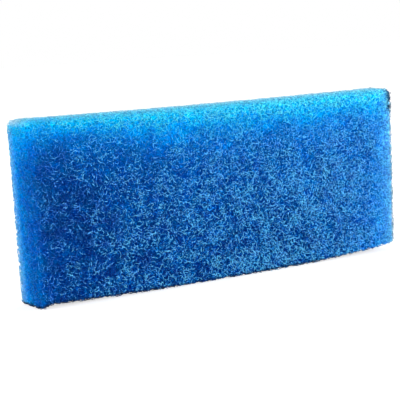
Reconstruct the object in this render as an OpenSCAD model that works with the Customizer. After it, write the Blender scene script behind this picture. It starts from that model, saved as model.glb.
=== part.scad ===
// Cleaning sponge: a thick slab of springy nonwoven fibre, standing on its long trimmed edge.
// +X runs along the slab, +Y through its thickness, +Z up from the edge it stands on.
// The origin is the middle of the surface it stands on. All sizes are in millimetres.

/* [Slab] */
// Length of the slab along its top edge
slab_l = 250; // [200:1:300]
// Height of the slab as it stands on its long edge
slab_h = 100; // [80:1:120]
// Thickness of the slab
slab_t = 25; // [18:0.5:32]

/* [Edges] */
// Radius of the slab's upper corners, as seen from its broad faces
corner_round = 3; // [2:0.5:6]
// Radius that the springy web takes across its thickness where it was die-cut
cut_round = 7; // [4:0.5:8]
// Radius of the corners and edges of the hand-trimmed foot
foot_round = 3; // [2:0.5:4]
// How much shorter the foot is than the top, at each end
end_lean = 2.5; // [0:0.5:6]
// How far the trimmed foot rises at its right-hand end
foot_rise = 3.5; // [0:0.25:5]
// Length of the foot that this rise takes
rise_l = 65; // [40:1:100]

/* [Web] */
// Distance between the open pores of the fibre web
pore_pitch = 4.8; // [4.7:0.1:8]
// Depth of an open pore on the two broad faces
pore_depth = 3.2; // [1:0.1:4]
// Depth of an open pore on the die-cut top and ends, where the fibres lie close
cut_pore_depth = 1; // [0.2:0.1:1.6]
// Depth of the notches torn in the hand-trimmed foot
tear_depth = 2; // [0.5:0.1:2.4]
// Share of the pores that loops of fibre bridge over, level with the crests
bridged_share = 0.2; // [0.05:0.01:0.5]
// Share of the crest points that sag, so that neighbouring pores run together
sagging_share = 0.35; // [0:0.01:0.6]
// Depth of the deepest sag, as a share of a pore's depth
sag_depth = 0.6; // [0:0.05:0.8]
// Width of the broad patches where the web is thicker or thinner
patch = 38; // [20:1:60]
// How much shallower the pores are in the thickest patches, as a share
patch_fill = 0.55; // [0:0.05:0.8]
// Picks one of the many random tangles
tangle_seed = 7; // [1:1:99]

/* [Hidden] */
slab_blue = "#1F6FD2";

slab = [slab_l, slab_t, slab_h];
// Number of pores along the length, through the thickness and up the height
pores = [for (side = slab) max(3, round(side / pore_pitch))];
// How far a crest and the middle of a pore may wander from their regular places, in pores
crest_wander = 0.24;
pore_wander = 0.14;
// How far the rows of pores swirl out of line, in pores
swirl = 1.1;
// How many half pores one swirl spans, and over how many the swirl fades out towards an edge
swirl_span = 11;
swirl_fade = 6;
// Depth of the shallowest open pore, as a share of the deepest
least_open = 0.45;

function blend(a, b, t) = a + (b - a) * t;
function ease(t) = t * t * (3 - 2 * t);
function clamp(v, low, high) = min(max(v, low), high);

// A repeatable random number from 0 to 1 for each whole-number place and purpose
function chance(place, purpose) =
    let (v = sin(place * [1271.31, 3117.93, 747.77] + purpose * 913.7 + tangle_seed * 53.17) * 43758.5453)
    v - floor(v);

// Smooth random field from 0 to 1 that changes over a distance of about 1
function field(p) =
    let (
        c = [for (v = p) floor(v)],
        t = [for (n = [0:2]) ease(p[n] - c[n])],
        at = function(i, j, k) chance(c + [i, j, k], 0),
        low = blend(blend(at(0, 0, 0), at(1, 0, 0), t.x), blend(at(0, 1, 0), at(1, 1, 0), t.x), t.y),
        high = blend(blend(at(0, 0, 1), at(1, 0, 1), t.x), blend(at(0, 1, 1), at(1, 1, 1), t.x), t.y))
    blend(low, high, t.z);

// Places on the web are counted in half pores from the slab's lower left front corner.
// A crest lies where all three counts are even, and the middle of a pore where two are odd.
function is_pore(place) = max([for (count = place) count % 2]) > 0;

// How far the web sinks at a place, as a share of a full pore's depth
function sink(place) =
    is_pore(place)
    ? (chance(place, 1) < bridged_share ? 0 : blend(least_open, 1, chance(place, 2)))
    : (chance(place, 3) < sagging_share ? sag_depth * chance(place, 4) : 0);

// Depth of a full pore at a point p of the slab's skin whose outward normal is n
function full_depth(p, n) =
    let (
        broad = n.y * n.y,
        below = pow(max(0, -n.z), 2),
        thick = field(p / patch))
    (broad * pore_depth + below * tear_depth + (1 - broad - below) * cut_pore_depth)
    * (1 - patch_fill * thick);

// Height of the foot above the surface it stands on, at a distance x from the middle
function foot_height(x) =
    let (past = clamp(1 - (slab_l / 2 - x) / rise_l, 0, 1))
    foot_rise * past * past;

// Distance of a place along side n of the slab, from 0 to 1
function along(place, n) =
    let (
        total = 2 * pores[n],
        from_edge = min(place[n], total - place[n]),
        shift = (is_pore(place) ? pore_wander : crest_wander) * (2 * chance(place, 5 + n) - 1),
        calm = ease(min(1, from_edge / swirl_fade)),
        bend = swirl * calm * (field(place / swirl_span + [11 * n, 0, 0]) - 0.5))
    from_edge == 0 ? place[n] / total : (place[n] / 2 + shift + bend) / pores[n];

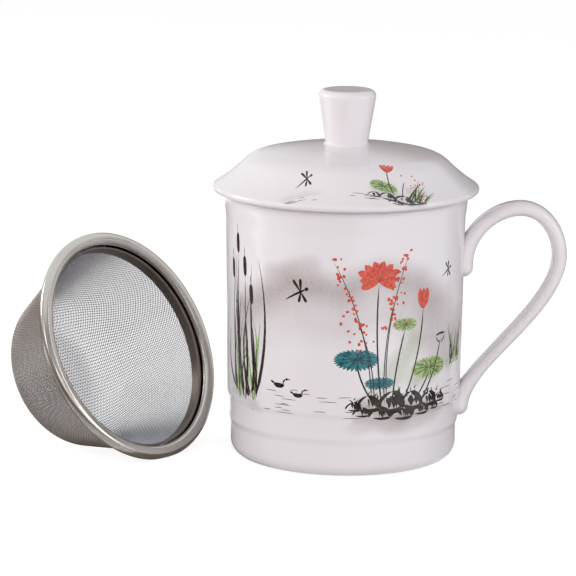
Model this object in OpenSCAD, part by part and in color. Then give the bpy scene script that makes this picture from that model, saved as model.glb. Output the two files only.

######

Return the opening line of the data and every line after it through the line containing "are in millimetres.", please, exactly as written and with nothing added.

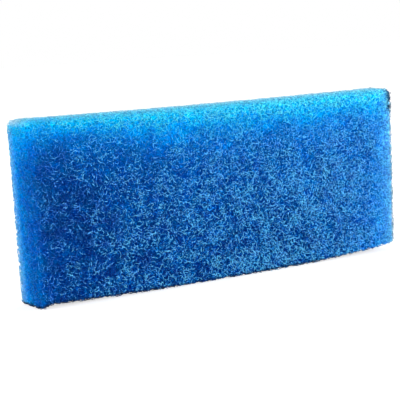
Reconstruct the object in this render as an OpenSCAD model that works with the Customizer. After it, write the Blender scene script behind this picture. It starts from that model, saved as model.glb.
=== part.scad ===
// Cleaning sponge: a thick slab of springy nonwoven fibre, standing on its long trimmed edge.
// +X runs along the slab, +Y through its thickness, +Z up from the edge it stands on.
// The origin is the middle of the surface it stands on. All sizes are in millimetres.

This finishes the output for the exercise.